Dianne White‘s picture books are filled with beauty and heart and mesmerize their young readers. Where does Dianne get her enthusiasm for children’s literature? Join us as we get to know…
Booking Biz: What does your average day look like?
Dianne: Most days I am up early with a cup of coffee. I open the doors and windows (it’s finally cooling off in Phoenix, where I live), sit in a comfy chair in my living room, and spend a little time gathering my thoughts, prepping for the day. Then I’m off to Pilates. An hour or so later, I’m home at my desk, ready to tackle the long list of things I hope to accomplish that day. Often there are trips to the library, a critique group to attend, emails to answer, and hours spent digging into new ideas, works-in-progress, and books I can’t wait to read.
Booking Biz: When you’re not writing, what do you like to do best?
Dianne: Recently I’ve begun volunteering in a first grade class twice a week. I was a teacher for 25 years, and while I completely love the freedom of my new, stay-at-home, full-time writer life, I wanted to stay connected to kids in the classroom. A few hours a week allows me to stay in touch with what’s going on in schools without the full-time commitment and long hours of a regular teaching job.
I also love to travel (Italy and Hawaii are favorites!), eat great food, play the piano, and study languages. I tend to move in and out of these hobbies to varying degrees depending on what else is going on. Last month, I helped out with an online picture book class. In the next few months I’ll be teaching a class through The Writing Barn, in Austin, Texas. It’s a new venture that I’m especially looking forward to.
Booking Biz: Where do you get the inspiration for your books?

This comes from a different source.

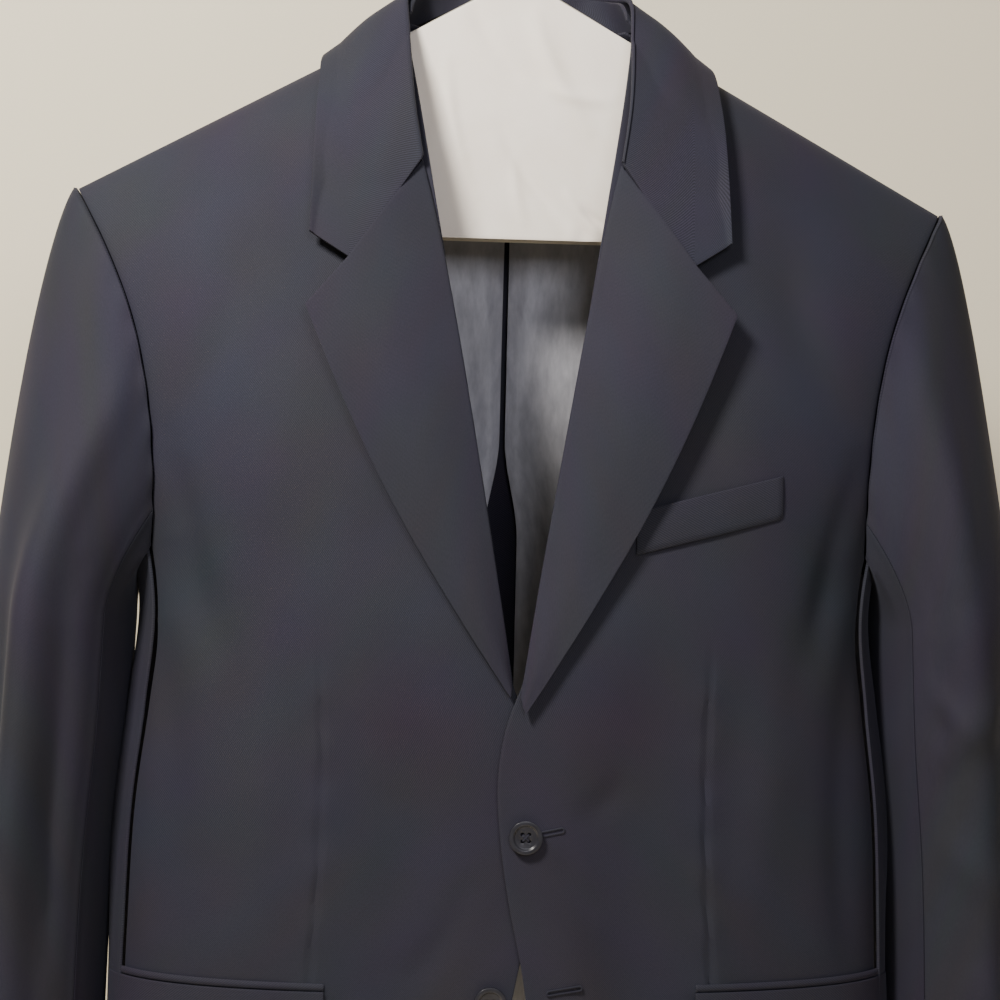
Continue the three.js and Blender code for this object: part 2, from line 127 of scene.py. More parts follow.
def new_material(name, base, roughness, **fixed):
    """Makes a material with a Principled shader and returns it with its tree and shader."""
    material = bpy.data.materials.new(name)
    material.use_nodes = True
    tree = material.node_tree
    shader = tree.nodes["Principled BSDF"]
    shader.inputs["Base Color"].default_value = linear(base)
    shader.inputs["Roughness"].default_value = roughness
    for key, value in fixed.items():
        shader.inputs[key.replace("_", " ")].default_value = value
    return material, tree, shader


# %% Worsted wool
TWILL_STEP = 0.0011  # metres between drawn twill lines; the real ones, at 0.4 mm, are too fine to show
BAND_STEP = 0.314  # metres between the bands of a wave texture whose scale is 1


def make_wool():
    """Navy worsted twill: matt, with diagonal yarns and a faint cloudiness from pressing."""
    material, tree, shader = new_material(
        "wool_navy_worsted_twill", "#22222d", 0.8, Sheen_Weight=0.1, Sheen_Roughness=0.45, IOR=1.5,
        Specular_IOR_Level=0.3)
    shader.inputs["Sheen Tint"].default_value = linear("#8d92a6")
    uv = add_node(tree, "ShaderNodeTexCoord").outputs["UV"]
    turned = add_node(tree, "ShaderNodeMapping", None, {"Vector": uv, "Rotation": (0, 0, math.radians(52))})
    twill = add_node(tree, "ShaderNodeTexWave", {"wave_type": "BANDS", "bands_direction": "X"}, {
        "Vector": turned.outputs[0], "Scale": BAND_STEP / TWILL_STEP, "Distortion": 1.2, "Detail": 2.0,
        "Detail Scale": 3.0})
    fibre = add_node(tree, "ShaderNodeTexNoise", None, {"Vector": uv, "Scale": 1400.0, "Detail": 3.0})
    cloud = add_node(tree, "ShaderNodeTexNoise", None, {"Vector": uv, "Scale": 14.0, "Detail": 2.0})
    grain = add_node(tree, "ShaderNodeMix", {"data_type": "FLOAT"}, {
        0: 0.5, 2: twill.outputs["Fac"], 3: fibre.outputs["Fac"]})
    yarn = add_node(tree, "ShaderNodeValToRGB", None, {"Fac": grain.outputs[0]})
    yarn.color_ramp.elements[0].position = 0.25
    yarn.color_ramp.elements[0].color = linear("#1b1b25")
    yarn.color_ramp.elements[1].position = 0.75
    yarn.color_ramp.elements[1].color = linear("#2e2d3a")
    worn = add_node(tree, "ShaderNodeMix", {"data_type": "RGBA", "blend_type": "SOFT_LIGHT"}, {
        0: 0.3, 6: yarn.outputs["Color"], 7: cloud.outputs["Color"]})
    tree.links.new(worn.outputs[2], shader.inputs["Base Color"])
    bump = add_node(tree, "ShaderNodeBump", None, {
        "Strength": 0.35, "Distance": 0.00025, "Height": grain.outputs[0]})
    tree.links.new(bump.outputs[0], shader.inputs["Normal"])
    return material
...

Dianne: The title for WHO EATS ORANGE? (Beach Lane Books/Simon & Schuster), a new book coming out in 2018, came to me before I knew exactly what shape the story would take. While on a field trip several years ago, one of the kindergarteners held up his hand and asked the group of kids at the lunch table, “Who eats orange?” Ooh, I thought to myself. That is the best title! I saved that gem in a file and revisited it numerous times over the course of two years. Eventually I figured out what the book would be. Robin Page’s luminous illustrations bring the text to life.

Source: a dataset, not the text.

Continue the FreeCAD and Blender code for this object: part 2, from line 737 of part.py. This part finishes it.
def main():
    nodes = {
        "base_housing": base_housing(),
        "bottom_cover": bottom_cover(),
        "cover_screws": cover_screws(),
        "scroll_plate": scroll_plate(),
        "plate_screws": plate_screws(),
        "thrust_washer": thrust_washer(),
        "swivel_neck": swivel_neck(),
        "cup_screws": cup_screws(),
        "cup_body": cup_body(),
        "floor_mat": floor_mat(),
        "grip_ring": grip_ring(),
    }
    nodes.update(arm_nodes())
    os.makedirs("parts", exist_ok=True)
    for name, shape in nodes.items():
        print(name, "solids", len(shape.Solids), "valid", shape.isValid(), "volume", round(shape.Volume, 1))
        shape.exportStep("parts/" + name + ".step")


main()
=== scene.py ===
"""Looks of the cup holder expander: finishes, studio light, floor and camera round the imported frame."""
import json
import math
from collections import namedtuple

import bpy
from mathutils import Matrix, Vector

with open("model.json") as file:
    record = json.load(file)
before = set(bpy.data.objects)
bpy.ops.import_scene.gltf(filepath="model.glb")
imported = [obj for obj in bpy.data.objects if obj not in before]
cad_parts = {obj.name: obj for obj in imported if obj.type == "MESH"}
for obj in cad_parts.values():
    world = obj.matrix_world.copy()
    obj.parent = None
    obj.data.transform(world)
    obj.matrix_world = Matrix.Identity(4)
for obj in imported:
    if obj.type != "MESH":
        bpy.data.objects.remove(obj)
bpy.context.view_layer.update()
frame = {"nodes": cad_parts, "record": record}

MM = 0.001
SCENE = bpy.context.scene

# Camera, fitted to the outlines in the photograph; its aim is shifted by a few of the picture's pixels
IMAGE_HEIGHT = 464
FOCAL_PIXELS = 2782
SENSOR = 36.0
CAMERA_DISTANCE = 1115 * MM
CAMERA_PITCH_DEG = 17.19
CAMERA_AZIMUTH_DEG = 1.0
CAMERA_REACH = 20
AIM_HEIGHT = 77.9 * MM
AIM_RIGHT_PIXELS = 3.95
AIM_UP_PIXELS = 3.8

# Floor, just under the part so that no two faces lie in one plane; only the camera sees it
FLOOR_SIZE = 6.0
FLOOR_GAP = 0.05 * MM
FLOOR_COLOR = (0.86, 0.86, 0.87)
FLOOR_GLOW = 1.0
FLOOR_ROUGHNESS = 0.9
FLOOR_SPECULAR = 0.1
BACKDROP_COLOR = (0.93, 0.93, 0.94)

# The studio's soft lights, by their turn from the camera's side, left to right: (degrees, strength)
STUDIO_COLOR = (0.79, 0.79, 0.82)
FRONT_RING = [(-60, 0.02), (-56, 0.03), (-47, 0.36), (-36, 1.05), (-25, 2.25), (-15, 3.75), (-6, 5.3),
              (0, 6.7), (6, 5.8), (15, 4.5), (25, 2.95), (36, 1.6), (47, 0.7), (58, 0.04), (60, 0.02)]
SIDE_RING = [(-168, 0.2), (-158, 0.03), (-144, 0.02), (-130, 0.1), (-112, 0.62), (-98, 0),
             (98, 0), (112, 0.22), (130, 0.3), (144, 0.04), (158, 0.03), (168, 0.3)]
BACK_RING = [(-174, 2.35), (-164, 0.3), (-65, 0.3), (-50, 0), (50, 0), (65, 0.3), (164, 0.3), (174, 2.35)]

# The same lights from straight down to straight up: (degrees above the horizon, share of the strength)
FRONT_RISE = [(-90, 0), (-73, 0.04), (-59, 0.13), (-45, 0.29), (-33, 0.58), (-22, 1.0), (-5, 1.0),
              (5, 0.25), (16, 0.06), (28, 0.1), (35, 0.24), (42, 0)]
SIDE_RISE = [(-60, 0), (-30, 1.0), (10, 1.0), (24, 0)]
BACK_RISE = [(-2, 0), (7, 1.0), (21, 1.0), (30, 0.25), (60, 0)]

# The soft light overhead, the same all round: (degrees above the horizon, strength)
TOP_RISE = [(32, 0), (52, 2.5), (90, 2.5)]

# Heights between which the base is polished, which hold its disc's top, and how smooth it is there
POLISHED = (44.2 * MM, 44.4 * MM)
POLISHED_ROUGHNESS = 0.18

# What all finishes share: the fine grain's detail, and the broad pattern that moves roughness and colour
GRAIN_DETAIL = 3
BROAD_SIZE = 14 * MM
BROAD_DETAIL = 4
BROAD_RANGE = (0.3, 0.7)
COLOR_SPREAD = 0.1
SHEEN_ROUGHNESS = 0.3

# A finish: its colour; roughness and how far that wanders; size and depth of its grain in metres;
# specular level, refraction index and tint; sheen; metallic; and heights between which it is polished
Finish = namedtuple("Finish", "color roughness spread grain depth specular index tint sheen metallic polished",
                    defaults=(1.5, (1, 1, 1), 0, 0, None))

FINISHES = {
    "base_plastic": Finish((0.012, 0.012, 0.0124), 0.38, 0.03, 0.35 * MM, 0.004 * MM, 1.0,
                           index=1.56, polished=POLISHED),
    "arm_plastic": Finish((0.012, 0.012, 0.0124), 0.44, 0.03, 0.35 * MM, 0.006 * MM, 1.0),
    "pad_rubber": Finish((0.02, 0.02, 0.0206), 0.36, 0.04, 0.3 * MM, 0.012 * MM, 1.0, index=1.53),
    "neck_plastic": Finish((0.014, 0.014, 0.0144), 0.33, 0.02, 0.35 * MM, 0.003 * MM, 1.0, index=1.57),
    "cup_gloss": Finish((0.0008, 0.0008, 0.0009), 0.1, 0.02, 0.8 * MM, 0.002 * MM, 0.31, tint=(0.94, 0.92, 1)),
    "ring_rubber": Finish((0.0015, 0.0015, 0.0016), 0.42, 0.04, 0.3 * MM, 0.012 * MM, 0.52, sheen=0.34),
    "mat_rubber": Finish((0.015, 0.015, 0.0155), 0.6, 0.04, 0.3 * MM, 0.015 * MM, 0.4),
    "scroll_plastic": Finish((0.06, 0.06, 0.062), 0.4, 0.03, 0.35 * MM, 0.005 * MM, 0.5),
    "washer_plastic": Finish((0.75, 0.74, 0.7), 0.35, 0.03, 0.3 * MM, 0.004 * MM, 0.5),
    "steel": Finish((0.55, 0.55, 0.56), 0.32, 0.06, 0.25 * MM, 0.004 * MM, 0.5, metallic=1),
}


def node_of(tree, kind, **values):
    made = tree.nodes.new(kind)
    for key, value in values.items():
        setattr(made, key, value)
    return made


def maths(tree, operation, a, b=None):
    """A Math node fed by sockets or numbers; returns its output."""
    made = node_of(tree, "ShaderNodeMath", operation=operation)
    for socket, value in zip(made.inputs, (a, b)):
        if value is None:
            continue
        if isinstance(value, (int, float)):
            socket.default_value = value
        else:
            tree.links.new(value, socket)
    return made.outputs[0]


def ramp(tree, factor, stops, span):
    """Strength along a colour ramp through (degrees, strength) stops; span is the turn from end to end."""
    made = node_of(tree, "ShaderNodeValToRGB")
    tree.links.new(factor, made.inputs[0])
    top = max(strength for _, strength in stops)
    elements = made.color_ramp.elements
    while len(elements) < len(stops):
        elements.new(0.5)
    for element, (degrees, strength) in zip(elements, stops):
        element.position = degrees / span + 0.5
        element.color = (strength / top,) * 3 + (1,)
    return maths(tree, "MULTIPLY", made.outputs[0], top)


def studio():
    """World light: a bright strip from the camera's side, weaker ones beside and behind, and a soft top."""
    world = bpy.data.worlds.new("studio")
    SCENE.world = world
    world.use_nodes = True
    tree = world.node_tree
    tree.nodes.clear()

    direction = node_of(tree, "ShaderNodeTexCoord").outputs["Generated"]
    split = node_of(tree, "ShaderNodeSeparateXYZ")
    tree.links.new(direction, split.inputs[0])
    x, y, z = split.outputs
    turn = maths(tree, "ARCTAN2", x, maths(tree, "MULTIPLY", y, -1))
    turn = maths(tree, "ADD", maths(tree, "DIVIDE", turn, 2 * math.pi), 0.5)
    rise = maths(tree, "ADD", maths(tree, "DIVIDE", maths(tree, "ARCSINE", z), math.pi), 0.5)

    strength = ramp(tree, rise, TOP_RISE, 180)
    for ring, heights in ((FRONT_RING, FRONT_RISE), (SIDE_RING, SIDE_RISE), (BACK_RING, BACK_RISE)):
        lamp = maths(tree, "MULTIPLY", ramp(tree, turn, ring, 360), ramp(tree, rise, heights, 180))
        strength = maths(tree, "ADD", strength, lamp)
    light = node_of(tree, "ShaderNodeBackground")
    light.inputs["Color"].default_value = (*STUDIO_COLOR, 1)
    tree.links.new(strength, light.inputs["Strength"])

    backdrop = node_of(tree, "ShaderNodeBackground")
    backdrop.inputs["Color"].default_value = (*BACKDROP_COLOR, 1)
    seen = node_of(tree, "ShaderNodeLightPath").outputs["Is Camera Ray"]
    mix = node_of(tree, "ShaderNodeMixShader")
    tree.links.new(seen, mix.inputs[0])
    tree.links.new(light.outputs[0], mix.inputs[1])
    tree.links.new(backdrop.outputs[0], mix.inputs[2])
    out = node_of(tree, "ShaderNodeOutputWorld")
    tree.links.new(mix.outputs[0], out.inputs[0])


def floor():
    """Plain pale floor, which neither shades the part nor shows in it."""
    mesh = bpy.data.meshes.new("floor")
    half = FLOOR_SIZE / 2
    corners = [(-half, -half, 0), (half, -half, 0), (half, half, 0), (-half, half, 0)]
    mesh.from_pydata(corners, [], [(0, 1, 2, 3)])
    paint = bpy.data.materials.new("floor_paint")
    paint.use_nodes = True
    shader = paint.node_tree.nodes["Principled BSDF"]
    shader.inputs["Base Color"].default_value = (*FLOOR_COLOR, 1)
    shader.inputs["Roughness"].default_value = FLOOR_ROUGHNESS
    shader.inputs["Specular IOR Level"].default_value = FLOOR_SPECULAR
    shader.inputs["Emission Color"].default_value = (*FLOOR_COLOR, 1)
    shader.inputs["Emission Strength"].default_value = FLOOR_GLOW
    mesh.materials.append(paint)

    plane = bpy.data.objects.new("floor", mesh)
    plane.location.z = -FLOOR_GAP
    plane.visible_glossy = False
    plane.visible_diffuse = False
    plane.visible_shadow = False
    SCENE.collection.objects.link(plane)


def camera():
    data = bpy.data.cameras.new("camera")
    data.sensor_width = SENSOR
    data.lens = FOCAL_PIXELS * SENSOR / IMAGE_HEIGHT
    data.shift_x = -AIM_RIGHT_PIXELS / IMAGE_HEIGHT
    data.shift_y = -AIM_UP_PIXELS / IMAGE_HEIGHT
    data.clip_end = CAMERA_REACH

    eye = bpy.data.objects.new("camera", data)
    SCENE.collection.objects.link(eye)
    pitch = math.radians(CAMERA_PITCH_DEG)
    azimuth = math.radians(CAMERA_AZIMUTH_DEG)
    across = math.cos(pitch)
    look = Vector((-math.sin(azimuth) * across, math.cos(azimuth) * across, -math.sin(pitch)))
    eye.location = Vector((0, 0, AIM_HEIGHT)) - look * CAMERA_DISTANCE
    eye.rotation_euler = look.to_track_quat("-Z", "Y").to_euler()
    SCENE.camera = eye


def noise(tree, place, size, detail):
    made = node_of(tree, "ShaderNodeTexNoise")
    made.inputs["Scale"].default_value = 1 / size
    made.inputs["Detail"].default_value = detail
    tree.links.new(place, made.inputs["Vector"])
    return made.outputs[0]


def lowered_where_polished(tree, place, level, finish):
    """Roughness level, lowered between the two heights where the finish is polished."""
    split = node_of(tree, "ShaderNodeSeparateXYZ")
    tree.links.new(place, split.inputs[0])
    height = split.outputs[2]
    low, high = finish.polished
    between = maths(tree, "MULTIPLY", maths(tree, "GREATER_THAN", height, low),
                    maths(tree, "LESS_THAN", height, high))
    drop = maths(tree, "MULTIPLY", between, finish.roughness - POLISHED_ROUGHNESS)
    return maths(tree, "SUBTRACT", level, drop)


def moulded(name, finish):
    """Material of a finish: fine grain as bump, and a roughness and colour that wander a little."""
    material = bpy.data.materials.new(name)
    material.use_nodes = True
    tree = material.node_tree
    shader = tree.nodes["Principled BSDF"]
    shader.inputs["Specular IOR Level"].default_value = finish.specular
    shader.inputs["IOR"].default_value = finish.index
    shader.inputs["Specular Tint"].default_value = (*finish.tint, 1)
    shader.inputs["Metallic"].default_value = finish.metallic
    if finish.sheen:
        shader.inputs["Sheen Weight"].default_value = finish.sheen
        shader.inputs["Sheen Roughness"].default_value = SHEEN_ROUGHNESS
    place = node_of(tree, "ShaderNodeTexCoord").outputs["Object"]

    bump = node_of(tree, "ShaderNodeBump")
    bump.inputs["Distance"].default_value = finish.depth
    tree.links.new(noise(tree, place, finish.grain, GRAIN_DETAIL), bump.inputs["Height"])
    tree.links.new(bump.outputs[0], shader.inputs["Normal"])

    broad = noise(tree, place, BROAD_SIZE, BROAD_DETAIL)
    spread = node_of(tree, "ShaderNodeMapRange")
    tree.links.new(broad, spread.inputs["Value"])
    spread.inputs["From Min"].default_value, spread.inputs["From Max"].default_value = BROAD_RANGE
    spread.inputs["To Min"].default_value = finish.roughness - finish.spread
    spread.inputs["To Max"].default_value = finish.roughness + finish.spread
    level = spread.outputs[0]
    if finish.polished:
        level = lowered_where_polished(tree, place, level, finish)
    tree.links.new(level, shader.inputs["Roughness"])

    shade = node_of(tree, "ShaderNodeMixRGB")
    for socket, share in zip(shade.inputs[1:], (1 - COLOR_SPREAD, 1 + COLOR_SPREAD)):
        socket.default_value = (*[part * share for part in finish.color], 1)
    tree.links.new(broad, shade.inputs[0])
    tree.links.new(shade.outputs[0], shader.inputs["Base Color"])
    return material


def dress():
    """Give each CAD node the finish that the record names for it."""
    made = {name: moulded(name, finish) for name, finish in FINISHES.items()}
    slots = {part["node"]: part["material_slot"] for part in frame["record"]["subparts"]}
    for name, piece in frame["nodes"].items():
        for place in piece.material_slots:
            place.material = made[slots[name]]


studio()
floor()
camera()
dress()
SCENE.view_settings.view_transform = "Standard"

The inspiration for another book, GOODBYE BRINGS HELLO, also coming in 2018, came to me while walking through a bookstore. I spotted a display in the kids’ section for the movie Frozen and a sign that said, “Let it Go,” referencing the popular song. Again, I thought: kids “let go” of so many things. I knew instantly that a manuscript about those small moments of saying goodbye to childhood milestones would make a great book. It took many months, however, to figure out how to put the words and stanzas together. I’m excited about this book and Daniel Wiseman’s adorable illustrations and vibrant palette.

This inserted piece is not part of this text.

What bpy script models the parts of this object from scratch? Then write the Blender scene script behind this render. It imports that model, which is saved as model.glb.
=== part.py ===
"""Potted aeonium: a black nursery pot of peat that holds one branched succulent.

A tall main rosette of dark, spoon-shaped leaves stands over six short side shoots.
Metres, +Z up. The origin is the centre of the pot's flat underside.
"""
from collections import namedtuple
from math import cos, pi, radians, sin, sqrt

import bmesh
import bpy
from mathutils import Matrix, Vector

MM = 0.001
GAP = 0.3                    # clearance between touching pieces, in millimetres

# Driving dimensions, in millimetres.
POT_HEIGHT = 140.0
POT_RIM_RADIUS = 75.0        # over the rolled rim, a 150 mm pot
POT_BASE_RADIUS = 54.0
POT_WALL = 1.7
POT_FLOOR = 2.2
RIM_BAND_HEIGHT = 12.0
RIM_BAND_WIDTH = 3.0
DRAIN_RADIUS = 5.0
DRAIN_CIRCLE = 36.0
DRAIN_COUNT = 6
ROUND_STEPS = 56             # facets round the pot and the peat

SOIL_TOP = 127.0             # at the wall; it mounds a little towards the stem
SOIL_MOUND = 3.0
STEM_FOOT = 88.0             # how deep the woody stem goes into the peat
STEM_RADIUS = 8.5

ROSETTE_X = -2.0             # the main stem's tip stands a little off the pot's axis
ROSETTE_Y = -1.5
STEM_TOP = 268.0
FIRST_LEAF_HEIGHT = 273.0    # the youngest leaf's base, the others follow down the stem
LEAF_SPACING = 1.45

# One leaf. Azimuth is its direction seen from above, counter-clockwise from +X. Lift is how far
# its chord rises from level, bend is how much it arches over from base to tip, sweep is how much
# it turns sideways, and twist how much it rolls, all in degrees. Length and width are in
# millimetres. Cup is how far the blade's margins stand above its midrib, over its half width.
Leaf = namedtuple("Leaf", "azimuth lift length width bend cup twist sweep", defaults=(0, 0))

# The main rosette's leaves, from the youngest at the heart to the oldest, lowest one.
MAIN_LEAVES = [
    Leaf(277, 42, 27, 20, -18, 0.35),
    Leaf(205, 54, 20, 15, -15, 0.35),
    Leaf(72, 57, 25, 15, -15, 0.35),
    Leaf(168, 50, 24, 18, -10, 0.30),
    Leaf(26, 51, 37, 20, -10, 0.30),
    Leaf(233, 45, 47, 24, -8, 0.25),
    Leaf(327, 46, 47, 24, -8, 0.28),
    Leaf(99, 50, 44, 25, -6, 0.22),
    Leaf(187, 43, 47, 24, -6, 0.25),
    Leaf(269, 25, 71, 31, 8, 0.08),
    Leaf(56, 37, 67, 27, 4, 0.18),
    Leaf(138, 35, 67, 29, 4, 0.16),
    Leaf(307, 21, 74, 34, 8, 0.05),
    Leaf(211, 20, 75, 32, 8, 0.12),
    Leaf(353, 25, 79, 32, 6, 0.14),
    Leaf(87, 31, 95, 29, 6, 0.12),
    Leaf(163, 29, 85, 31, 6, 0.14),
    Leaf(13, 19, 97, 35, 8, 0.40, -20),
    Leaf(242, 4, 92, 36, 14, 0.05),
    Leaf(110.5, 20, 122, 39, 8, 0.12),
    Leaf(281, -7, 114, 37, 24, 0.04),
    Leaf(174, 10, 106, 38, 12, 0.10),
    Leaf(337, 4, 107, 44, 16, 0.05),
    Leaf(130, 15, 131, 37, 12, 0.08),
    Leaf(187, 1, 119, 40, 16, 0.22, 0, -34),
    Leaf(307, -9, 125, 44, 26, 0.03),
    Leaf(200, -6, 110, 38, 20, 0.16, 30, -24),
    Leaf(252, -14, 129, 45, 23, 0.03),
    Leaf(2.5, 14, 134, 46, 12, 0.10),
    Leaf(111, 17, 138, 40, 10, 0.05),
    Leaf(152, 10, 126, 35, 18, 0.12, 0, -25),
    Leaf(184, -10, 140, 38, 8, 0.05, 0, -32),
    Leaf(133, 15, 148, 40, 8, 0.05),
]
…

Booking Biz: Did you always want to write books for children, or was there another career you wished for as a child?
Dianne: I definitely didn’t imagine a career as a children’s book author. It was really my experience as a classroom teacher that introduced me to a world of children’s books I hadn’t realized existed. In the classroom, I discovered the length and breadth that was possible in a picture book and, eventually, I wondered if I might write one, too. I joined the Society of Children’s Book Writers and Illustrators and began to take classes, go to conferences, and generally learn more about the field. Eventually, I got an MFA in Writing for Children and Young Adults at Vermont College and following that, sold my first picture book, BLUE on BLUE.
Booking Biz: If you ruled the world, what would it look like?
Dianne: Well, let’s see. If I could change anything, I’d start by insisting that principals, school boards, and politicians commit to some good, old-fashioned OJT, on-the-job training: regular time working and teaching in regular classrooms. I can’t imagine a better way for those whose responsibility it is to lead our schools and set the course for the education of our best resource–children–to gain the practical knowledge and the insights and skills required to lead our schools and set a solid course for the next generation.
I would also make sure that every school has a trained librarian on site and enough money to purchase all the books their hearts desire. After all, nothing is better than passionate teachers and librarians who have the freedom to focus on teaching (instead of testing), and the resources to share their love of books and learning.
Booking Biz: Now, that’s a wonderful world indeed! Thank you, Dianne!